Iterative Calculation of Characteristic Modes Using Arbitrary Full-wave Solvers

TL;DR

This paper introduces an iterative, matrix-free method for calculating characteristic modes of arbitrary objects using full-wave solvers, significantly speeding up the process without needing explicit system matrices.

Contribution

It presents a novel iterative algorithm that enables characteristic mode analysis with arbitrary full-wave solvers, eliminating the need for explicit matrices and enhancing computational efficiency.

Findings

Achieves significant speed-up over traditional methods

Applicable to objects of arbitrary shape and material

Validated with commercial software examples

Abstract

An iterative algorithm is adopted to construct approximate representations of matrices describing the scattering properties of arbitrary objects.
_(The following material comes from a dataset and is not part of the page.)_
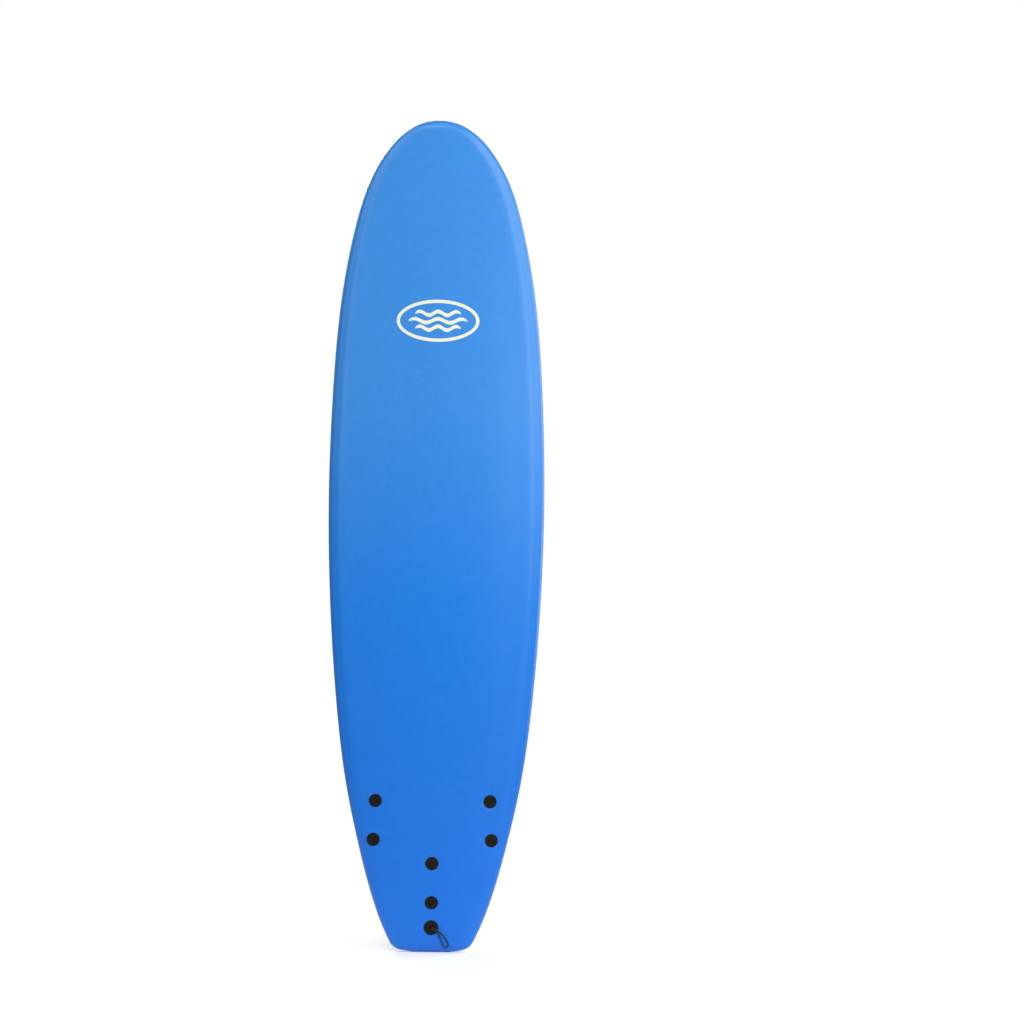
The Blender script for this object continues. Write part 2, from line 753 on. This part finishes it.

The method is based on the implicit evaluation of scattering responses from iteratively generated excitations. The method does not require explicit knowledge of any system matrices (e.g., stiffness or impedance matrices) and is well-suited for use with matrix-free and iterative full-wave solvers, such as FDTD, FEM, and MLFMA. The proposed method allows for significant speed-up compared to the direct construction of a full transition matrix or scattering dyadic. The method is applied to the characteristic mode decomposition of arbitrarily shaped obstacles of arbitrary material distribution. Examples demonstrating the speed-up and complexity of the algorithm are studied with several commercial software packages.